Apollo 1, the dry run of a simulated launch, ended in a fire that
killed its three-person crew. The capsule was filled with pure oxygen
at one atmosphere pressure, a factor that intensified the fire. Apollo
2 thru 7 were Earth orbit flights to test maneuvering and navigation
techniques.
Apollo 8 was also planned as an earth orbit flight. Then, word got
out that the Soviet Union was about to send a crewed capsule on a
lunar round-and-back ride within weeks. Apollo 8 was redirected for a
round-and-back lunar ride, which was successfully flown in December
1968.
Apollo 9 and 10 were also lunar flights to practice maneuvering
near the Moon but not to attempt a landing. The spacecraft were
slugged against any such trick. Apollo 11 was the first of three shots
at getting onto the Moon by the end of the decade in July 1969. If it
failed, two more shots were on the books for September and November.
With the success of Apollo 11, America won the moon race. For good
measure, we sent Apollo 12 to the Moon and back in December 1969. The
film emphasizes the Apollo 11 flight, but the astronauts commented on
the entire series, right thru the last one in 1972.

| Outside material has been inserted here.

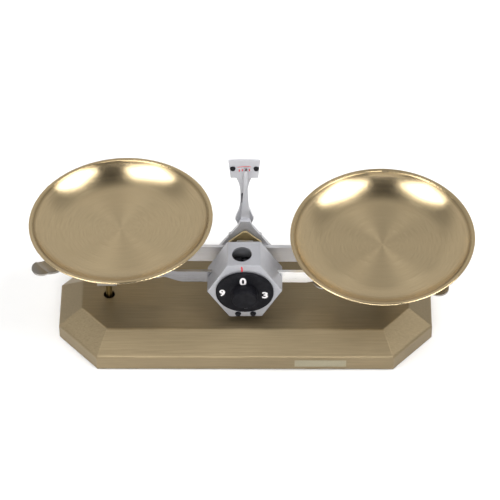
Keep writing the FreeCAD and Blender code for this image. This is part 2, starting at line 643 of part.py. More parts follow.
def make_pointer():
    """Cast A-frame behind the rear bar, the knife block, and the pointer blade on the A-frame."""
    back = dim("bar_offset") + dim("bar_wall") / 2
    rear = back + dim("frame_wall")
    frame = Piece("pointer_frame")
    frame.pad("xz", (back, rear), mirrored_outline([
        (Size(15.5), Size(64)), (Size(24), Size(64)), (Size(24), Size(75)), (Size(14.2), Size(91)),
        (Size(6.2), Size(104)), (Size(4.2), Size(110))]))
    frame.pocket("xz", (back - 1, rear + 1), mirrored_outline([
        (Size(15.5), Size(63)), (Size(15.5), Size(74)), (Size(5.6), Size(90)), (Size(1.5), Size(93))]))
    frame.pad("xz", (back, rear), circles=[(side * 12.4, Size(91.5), Size(2.2)) for side in (-1, 1)])
    frame.pocket("xz", (back - 1, rear + 1), circles=[(side * 18.0, Size(71), Size(1.5)) for side in (-1, 1)])
    screws = [screw((side * 18.0, rear, Size(71)), "+y", 2.9, 1.9, 1.5, 6) for side in (-1, 1)]
    sub_part("frame_screws", group(screws))
    front_rivets = [cylinder(1.4, dim("pointer_wall") + 0.8, (0, rear, z), "+y") for z in (98.5, 106)]
    blade = Piece("pointer")
    right = [(3.4, 95.5), (4.4, 104), (3.9, 112), (3.0, 124), (2.35, 146), (2.1, 168)]
    left = [(-1.1, 168), (-1.75, 146), (-2.9, 124), (-3.9, 112), (-4.4, 104), (-3.4, 95.5)]
    tip = (Size(0.9), dim("pointer_tip"))
    outline = [(Size(x), Size(z)) for x, z in right] + [tip] + [(Size(x), Size(z)) for x, z in left]
    blade.pad("xz", (rear, rear + dim("pointer_wall")), outline)
    blade.pocket("xz", (rear - 1, rear + 3), circles=[(as_size(0), Size(z), Size(1.4)) for z in (98.5, 106)])
    sub_part("pointer_rivets", group(front_rivets))
    block = Piece("knife_block")
    top = knife_level + dim("knife_back")
    block.pad("yz", (Size(-7.2), Size(7.2)), [
        (dim("housing_back"), top), (Size(7.4), top), (Size(7.4), top + 8), (Size(4.6), top + 12.5),
        (dim("housing_back"), top + 12.5)])
    block.dress("Fillet", Size(2.4), lambda e: is_along(e, V(0, 1, 0)) and middle_of(e).z > top.value + 10)


# ---------------------------------------------------------------- housing and dial

housing_level = dim("housing_height")
housing_slant = dim("housing_half") - dim("housing_flat_half")


def housing_outline(inset=0.0, depth=0.0):
    """Hexagon with corners at its sides; inset moves the corners in, depth the flats."""
    half = dim("housing_half") - inset
    rise = dim("housing_rise") - depth
    flat = half - housing_slant * (rise / dim("housing_rise"))
    return [(half, housing_level), (flat, housing_level + rise), (-flat, housing_level + rise),
            (-half, housing_level), (-flat, housing_level - rise), (flat, housing_level - rise)]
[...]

Since that last Apollo flight, no one ventured into space farther
than low Earth orbit. In fact, the US didn't even send a robot probe to
the Moon for the next 25ish years! And, to this year, 2007, we sent
only two such probes, Prospector and Clementine.
The astronauts
------------
The movie was carried by ten Apollo astronauts, shown mainly in
face-only scenes with flashback to the incidents they described. The
ten are Aldrin, Bean, Cernan, Collins, Duke, Lovell, Mitchell,
Schmidt, Scott, and Young. Among them, every Apollo mission is
covered.
Conspicuously missing was Armstrong. From his own wish he passed
up a role in the film, but supports it thru publicity. He is, never
the less, incorporated in the collateral filmage and dialog by the
other astronauts.
One thing that haunts many spacefarers is the antiquity of the
Apollo crews. They are all in their upper senior years! The closeup
scenes magnified their senior features, turning them into your
grandfather or elder uncle. Well, there are no new lunar astronauts;
the last flight was, uh, 35 years ago.
The message
---------
'In the shadow of the Moon' is a pure recounting of the Apollo
era, like that of other films on historical episodes. There is no
latent agenda, no agitation for reviving human lunar exploration, no
recruiting or enticing for astronaut careers, no solicitation for
space exploration funding.
The movie did portray the social climate of the 1960s with scenes
from the Vietnam war, civil rights and feminist movements, college
campus unrest. Otherwise, it was narrowly the emotions and feelings of
the crews that in the circle of humans who traveled to the Moon.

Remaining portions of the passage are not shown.